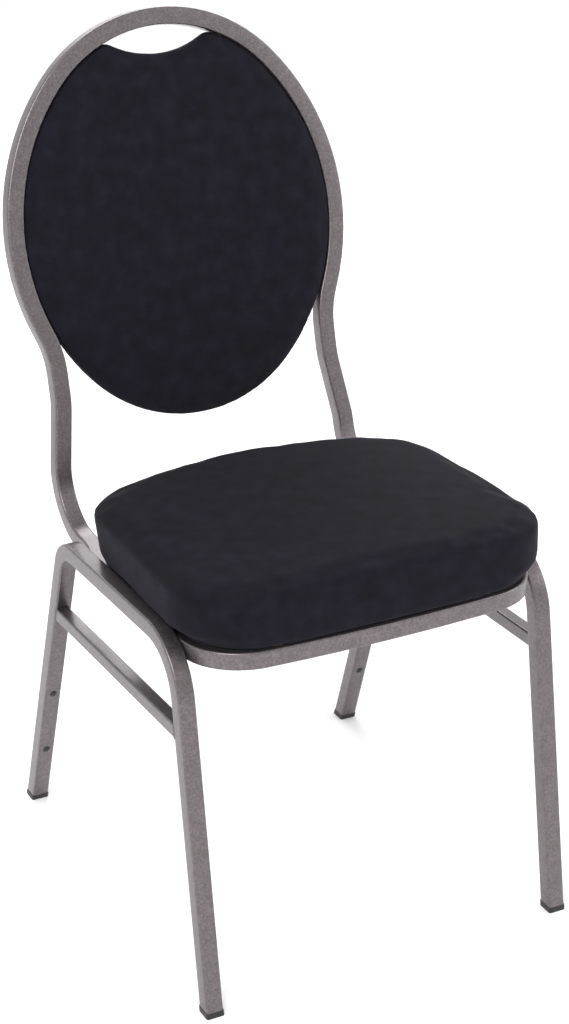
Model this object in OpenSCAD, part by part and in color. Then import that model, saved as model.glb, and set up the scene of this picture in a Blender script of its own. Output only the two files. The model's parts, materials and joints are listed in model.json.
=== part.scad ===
// Stacking chair: a welded square-tube frame with an upholstered seat and back.
// Origin: on the floor, in the middle of the chair's outer box.
// +X is to the right as seen from the front, +Y points to the back, +Z up. Millimetres.
// Left and right in the names are as seen from the front.

/* [Tube] */
// Outside size of the square frame tube
tube = 20; // [18:0.5:22]
// Wall of the frame tube
tube_wall = 1.5; // [1.2:0.1:2]
// Outside corner radius of the frame tube
tube_corner = 2.4; // [2:0.1:3]
// Outside size of the side stretcher and cross bar tube
small_tube = 16; // [14:0.5:18]

/* [Leg frames] */
// Distance from the middle of the chair to the middle of a rail
rail_x = 216; // [205:1:230]
// Height of the rail's line above the floor at its front corner
rail_front_h = 410; // [395:1:425]
// How far the rail's front corner stands behind the front foot
front_leg_set = 67; // [50:1:80]
// Length of the rail between its two corners
rail_len = 294.5; // [285:0.5:305]
// Slope of the rail and the seat, down to the back, in degrees
rail_drop = 2.14; // [1:0.01:4]
// Splay of the rear leg from upright, in degrees
rear_splay = 18.8; // [15:0.1:22]
// Bend radius at the rail's front corner
front_bend_r = 66; // [55:1:75]
// Bend radius at the rail's rear corner
rear_bend_r = 38; // [32:1:45]
// Distance of the stretcher's line below the rail's line
stretcher_drop = 94; // [80:1:120]

/* [Back hoop] */
// Height of the widest point of the hoop's line
hoop_h = 699.5; // [680:0.5:715]
// Distance of that point behind the front foot
hoop_set = 518; // [505:1:530]
// Lean of the back from upright, in degrees
recline = 14.5; // [12:0.1:17]
// Half width of the hoop's line
hoop_half_w = 202; // [197:1:206]
// Height of the hoop's line above its widest point, along the back
hoop_rise = 237; // [228:1:242]
// Radius of the hoop's top arc
hoop_top_r = 180; // [172:1:188]
// Sweep of the hoop's side arc below its widest point, in degrees
hoop_under = 22.4; // [21:0.1:23]
// Radius of the reverse bend at the neck
neck_r = 125; // [115:1:135]
// Straight stretch at the neck
neck_len = 25; // [15:1:30]
// Outward flare of the tube below the neck, in degrees
flare = 8.5; // [7:0.1:9]
// Bend radius where the tube turns forwards under the seat
seat_bend_r = 72; // [64:1:78]

/* [Seat ring] */
// Depth of the ring's line below the rail's line
ring_drop = 11.5; // [10:0.5:13]
// Radius of the ring's front corners
ring_corner_r = 62; // [55:1:68]
// Radius of the slight bow along the ring's front
ring_bow_r = 2000; // [1500:50:3000]
// Front face of the ring, ahead of the rail's front corner
ring_front = 54.7; // [50:0.1:58]

/* [Seat] */
// Half width of the cushion at its front
seat_front_half_w = 218; // [210:1:222]
// Half width of the cushion at its back
seat_rear_half_w = 207; // [203:1:212]
// Distance of the cushion's rear edge behind the rail's front corner
seat_rear = 302.5; // [295:0.5:306]
// Height of the cushion's side wall above the ring
seat_wall_h = 63; // [50:1:70]
// Crown of the seat's top above its side wall
seat_crown = 7; // [4:1:14]

/* [Back pad] */
// Reach of the pad below the hoop's widest point, along the back
pad_reach = 223; // [215:1:228]
// Radius of the pad's bottom arc
pad_bottom_r = 172; // [165:1:176]
// Height of the lowest point of the hand-hold dip in the pad's top edge
dip_h = 195; // [190:1:200]
// Radius of the hand-hold dip
dip_r = 116; // [110:1:125]
// Crown of the pad's front face
pad_front_crown = 12; // [8:1:16]
// Crown of the pad's rear face
pad_rear_crown = 6; // [4:1:10]

/* [Hidden] */

$fn = 64;
paint = [0.5, 0.49, 0.5];
black_cloth = [0.13, 0.13, 0.15];
black_plastic = [0.08, 0.08, 0.08];
foam_grey = [0.72, 0.72, 0.68];
ply = [0.78, 0.63, 0.42];
zinc = [0.75, 0.76, 0.78];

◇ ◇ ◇

**What you will do:** Write out the data again, exactly and in full.

**Correct response:**
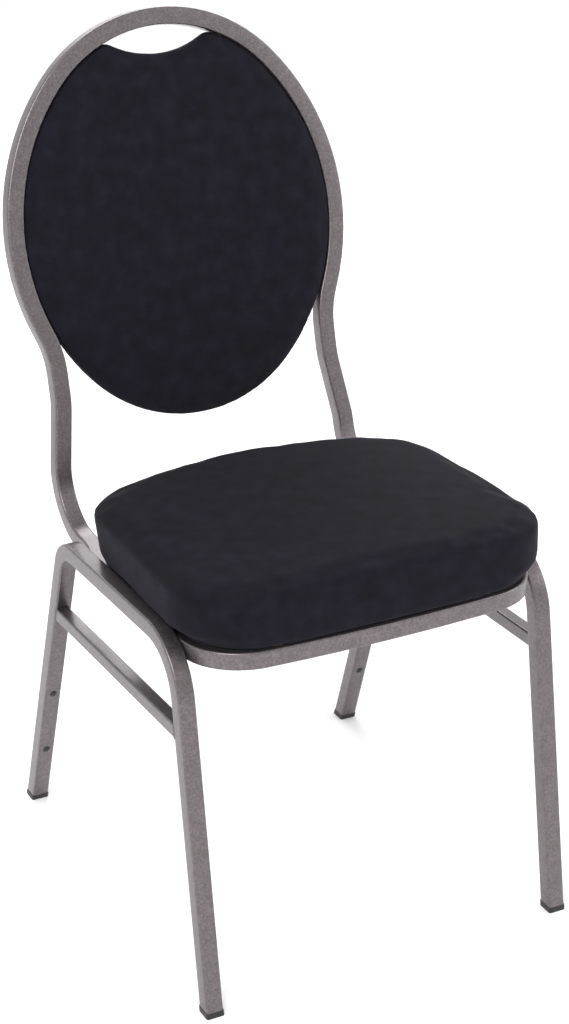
Model this object in OpenSCAD, part by part and in color. Then import that model, saved as model.glb, and set up the scene of this picture in a Blender script of its own. Output only the two files. The model's parts, materials and joints are listed in model.json.
=== part.scad ===
// Stacking chair: a welded square-tube frame with an upholstered seat and back.
// Origin: on the floor, in the middle of the chair's outer box.
// +X is to the right as seen from the front, +Y points to the back, +Z up. Millimetres.
// Left and right in the names are as seen from the front.

/* [Tube] */
// Outside size of the square frame tube
tube = 20; // [18:0.5:22]
// Wall of the frame tube
tube_wall = 1.5; // [1.2:0.1:2]
// Outside corner radius of the frame tube
tube_corner = 2.4; // [2:0.1:3]
// Outside size of the side stretcher and cross bar tube
small_tube = 16; // [14:0.5:18]

/* [Leg frames] */
// Distance from the middle of the chair to the middle of a rail
rail_x = 216; // [205:1:230]
// Height of the rail's line above the floor at its front corner
rail_front_h = 410; // [395:1:425]
// How far the rail's front corner stands behind the front foot
front_leg_set = 67; // [50:1:80]
// Length of the rail between its two corners
rail_len = 294.5; // [285:0.5:305]
// Slope of the rail and the seat, down to the back, in degrees
rail_drop = 2.14; // [1:0.01:4]
// Splay of the rear leg from upright, in degrees
rear_splay = 18.8; // [15:0.1:22]
// Bend radius at the rail's front corner
front_bend_r = 66; // [55:1:75]
// Bend radius at the rail's rear corner
rear_bend_r = 38; // [32:1:45]
// Distance of the stretcher's line below the rail's line
stretcher_drop = 94; // [80:1:120]

/* [Back hoop] */
// Height of the widest point of the hoop's line
hoop_h = 699.5; // [680:0.5:715]
// Distance of that point behind the front foot
hoop_set = 518; // [505:1:530]
// Lean of the back from upright, in degrees
recline = 14.5; // [12:0.1:17]
// Half width of the hoop's line
hoop_half_w = 202; // [197:1:206]
// Height of the hoop's line above its widest point, along the back
hoop_rise = 237; // [228:1:242]
// Radius of the hoop's top arc
hoop_top_r = 180; // [172:1:188]
// Sweep of the hoop's side arc below its widest point, in degrees
hoop_under = 22.4; // [21:0.1:23]
// Radius of the reverse bend at the neck
neck_r = 125; // [115:1:135]
// Straight stretch at the neck
neck_len = 25; // [15:1:30]
// Outward flare of the tube below the neck, in degrees
flare = 8.5; // [7:0.1:9]
// Bend radius where the tube turns forwards under the seat
seat_bend_r = 72; // [64:1:78]

/* [Seat ring] */
// Depth of the ring's line below the rail's line
ring_drop = 11.5; // [10:0.5:13]
// Radius of the ring's front corners
ring_corner_r = 62; // [55:1:68]
// Radius of the slight bow along the ring's front
ring_bow_r = 2000; // [1500:50:3000]
// Front face of the ring, ahead of the rail's front corner
ring_front = 54.7; // [50:0.1:58]

/* [Seat] */
// Half width of the cushion at its front
seat_front_half_w = 218; // [210:1:222]
// Half width of the cushion at its back
seat_rear_half_w = 207; // [203:1:212]
// Distance of the cushion's rear edge behind the rail's front corner
seat_rear = 302.5; // [295:0.5:306]
// Height of the cushion's side wall above the ring
seat_wall_h = 63; // [50:1:70]
// Crown of the seat's top above its side wall
seat_crown = 7; // [4:1:14]

/* [Back pad] */
// Reach of the pad below the hoop's widest point, along the back
pad_reach = 223; // [215:1:228]
// Radius of the pad's bottom arc
pad_bottom_r = 172; // [165:1:176]
// Height of the lowest point of the hand-hold dip in the pad's top edge
dip_h = 195; // [190:1:200]
// Radius of the hand-hold dip
dip_r = 116; // [110:1:125]
// Crown of the pad's front face
pad_front_crown = 12; // [8:1:16]
// Crown of the pad's rear face
pad_rear_crown = 6; // [4:1:10]

/* [Hidden] */

$fn = 64;
paint = [0.5, 0.49, 0.5];
black_cloth = [0.13, 0.13, 0.15];
black_plastic = [0.08, 0.08, 0.08];
foam_grey = [0.72, 0.72, 0.68];
ply = [0.78, 0.63, 0.42];
zinc = [0.75, 0.76, 0.78];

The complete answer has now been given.